Ahora, lo que en realidad mueve a todos es la fe en Jesús resucitado presente en su comunidad y animador de la misma. Es observando la vida cotidiana de los creyentes como todos entienden por qué y para qué ha venido Jesús. Y entienden que Jesús es inseparable de su obra. Jesús ha ido a los cielos pero permanece en los suyos de una forma más penetrante que ayer. Lo aseguró él mismo. Ahora él mismo vive en la comunidad. Ella es ahora el Cuerpo Místico de Cristo. Cristo  vive hoy en el hombre. Cristo es el camino del hombre y el hombre es el camino hacia Cristo. Y todos entienden bien aquello de “lo que a estos hicisteis, a mí lo hicisteis” (Mt 25,40). Gracias al don del Espíritu Santo se anticipa en el hombre la resurrección de Jesús. La máxima urgencia pastoral del momento la formula ya Lucas en el camino de Emaús: “Entonces  se les abrieron los ojos y comprendieron” (Lc 24,31). Quien contemple a Jesús como objeto de la curiosidad terrena, en lugar de verle en la fe, seguirá viendo erróneamente solo al hortelano, a unos vulgares caminantes, a un fantasma. Pero no a él.

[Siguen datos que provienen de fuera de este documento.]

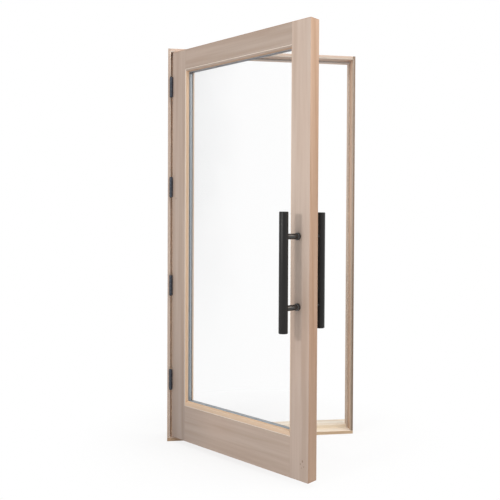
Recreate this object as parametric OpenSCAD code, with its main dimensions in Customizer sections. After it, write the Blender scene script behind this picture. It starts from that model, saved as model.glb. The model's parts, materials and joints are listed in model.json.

La verdad de fondo de la resurrección del Señor es que, resucitando él, nos está ya resucitando a nosotros. Y que los hombres, viéndonos a nosotros le ven a él. Debemos hacer la experiencia de su presencia en nosotros. No es suficiente un Cristo conocido, sino vivido. Una doctrina verdadera se convierte en falsa a causa de la somnolencia y la frialdad. Si no pensamos y creemos, tampoco veremos ni gozaremos. Creer es caminar en la luz. Debemos, todos, proclamar en nuestras vidas que Jesús ha resucitado. Al Cristo proclamado ha de seguir en nosotros el Cristo vivido. Esto reclama amor. Si Dios es amor, resucitar es amar. Y esto es lo que necesita comprender el hombre de todos los tiempos. Para cambiar al hombre, primero hay que amarlo. Si amamos, es que Cristo resucitó.

El Señor nos ayude a lo más maravilloso que puede tener la vida de un creyente: ser testigos luminosos de Jesús resucitado.